TASK DETAILS: Check each line of the material. Copy those containing "that".

MATERIAL PROVIDED:

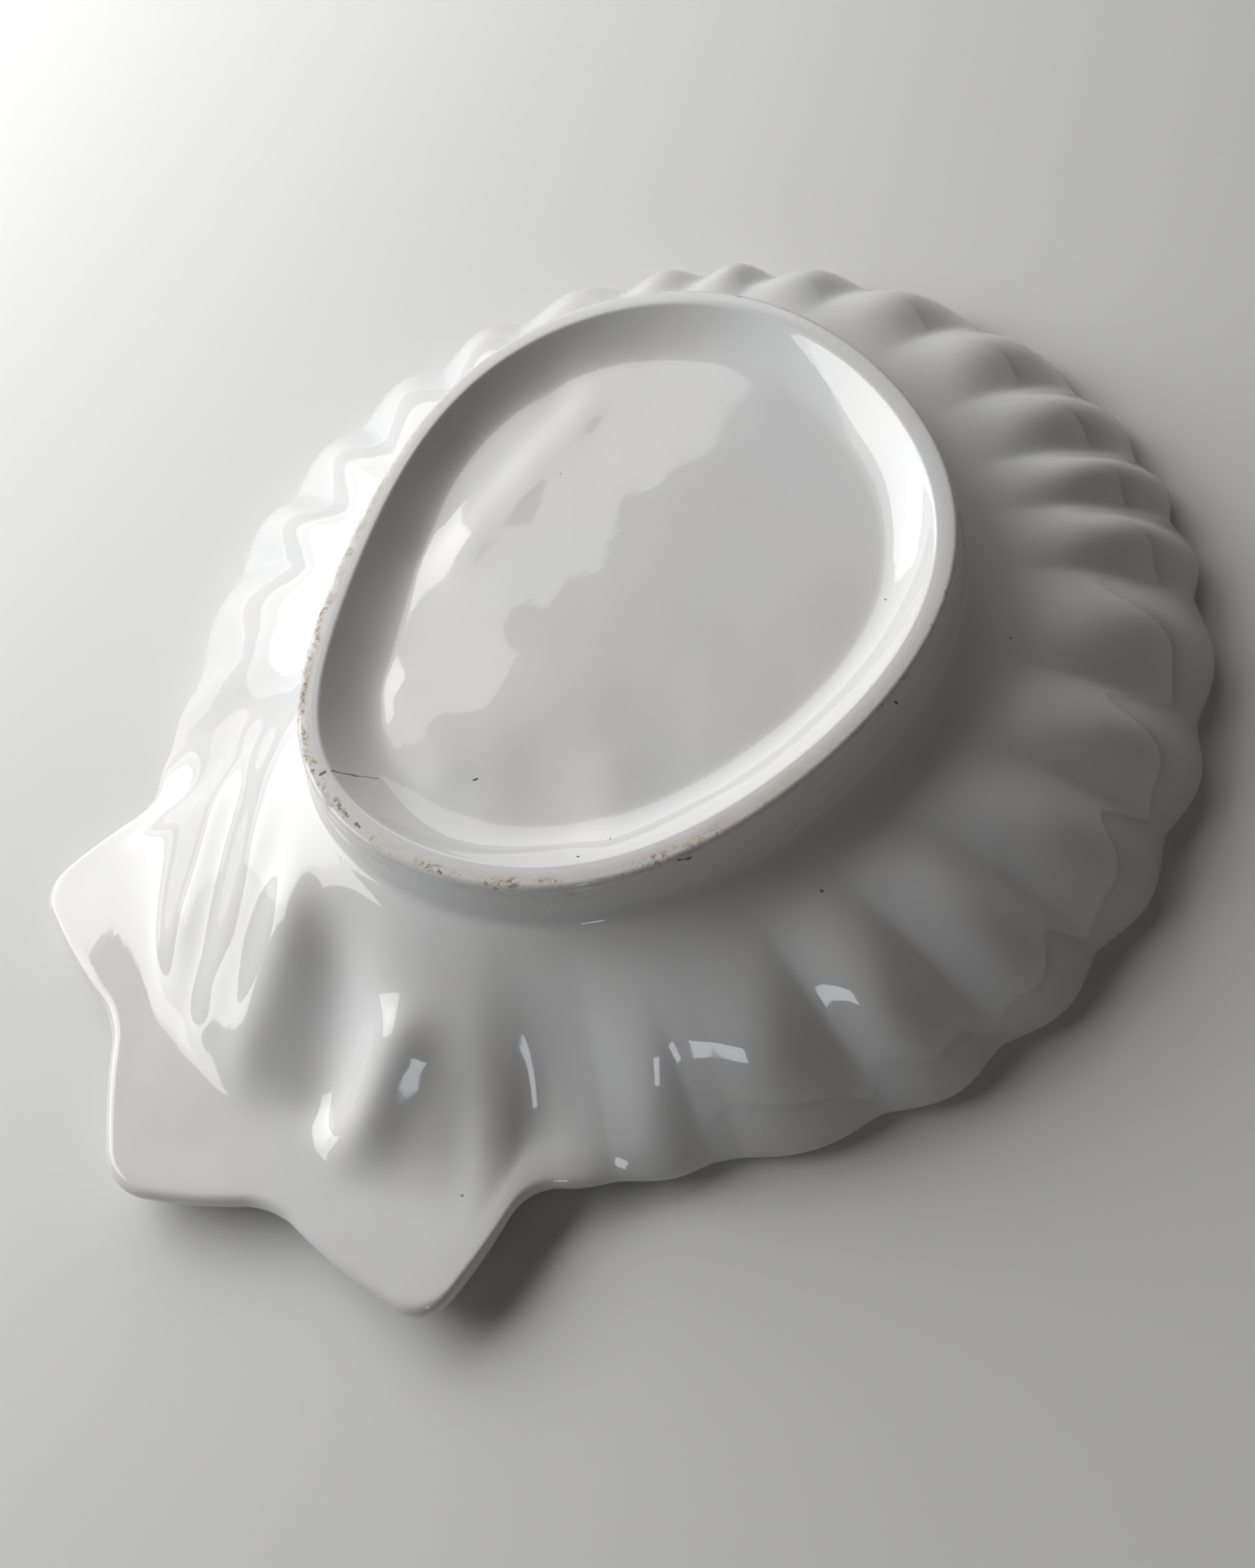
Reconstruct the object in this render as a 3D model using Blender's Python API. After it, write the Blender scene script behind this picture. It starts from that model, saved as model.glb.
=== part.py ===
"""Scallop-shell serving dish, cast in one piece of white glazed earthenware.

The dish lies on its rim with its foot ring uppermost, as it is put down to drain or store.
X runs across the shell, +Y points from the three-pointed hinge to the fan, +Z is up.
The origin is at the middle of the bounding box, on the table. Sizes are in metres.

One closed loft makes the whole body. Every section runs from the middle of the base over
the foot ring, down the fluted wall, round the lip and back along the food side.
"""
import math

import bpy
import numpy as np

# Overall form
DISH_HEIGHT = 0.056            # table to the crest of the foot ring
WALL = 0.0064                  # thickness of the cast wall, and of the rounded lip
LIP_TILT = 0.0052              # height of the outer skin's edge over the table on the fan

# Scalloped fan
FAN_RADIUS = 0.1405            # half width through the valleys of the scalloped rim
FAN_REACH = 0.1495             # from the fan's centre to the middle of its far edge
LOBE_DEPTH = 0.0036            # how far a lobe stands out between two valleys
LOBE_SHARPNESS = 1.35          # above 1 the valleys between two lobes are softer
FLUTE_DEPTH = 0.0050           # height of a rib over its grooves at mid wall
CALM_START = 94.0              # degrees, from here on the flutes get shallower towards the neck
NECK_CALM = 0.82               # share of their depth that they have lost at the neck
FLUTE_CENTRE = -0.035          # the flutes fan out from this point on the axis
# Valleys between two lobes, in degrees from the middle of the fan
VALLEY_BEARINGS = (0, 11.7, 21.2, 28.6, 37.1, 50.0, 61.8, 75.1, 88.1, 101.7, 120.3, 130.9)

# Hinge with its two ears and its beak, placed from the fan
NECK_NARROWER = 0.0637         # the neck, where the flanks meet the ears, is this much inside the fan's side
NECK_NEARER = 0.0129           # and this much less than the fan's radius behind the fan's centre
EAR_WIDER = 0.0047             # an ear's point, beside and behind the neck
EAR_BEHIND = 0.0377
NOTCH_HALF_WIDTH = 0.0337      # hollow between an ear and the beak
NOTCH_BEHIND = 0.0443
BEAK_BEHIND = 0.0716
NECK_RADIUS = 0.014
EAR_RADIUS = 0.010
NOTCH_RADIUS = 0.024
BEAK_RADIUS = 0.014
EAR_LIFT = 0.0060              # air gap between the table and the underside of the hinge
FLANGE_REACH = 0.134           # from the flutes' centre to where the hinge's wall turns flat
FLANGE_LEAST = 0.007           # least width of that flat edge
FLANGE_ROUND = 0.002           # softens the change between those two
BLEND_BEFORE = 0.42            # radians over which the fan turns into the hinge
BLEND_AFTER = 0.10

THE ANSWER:
Reconstruct the object in this render as a 3D model using Blender's Python API. After it, write the Blender scene script behind this picture. It starts from that model, saved as model.glb.
NECK_CALM = 0.82               # share of their depth that they have lost at the neck
FLANGE_LEAST = 0.007           # least width of that flat edge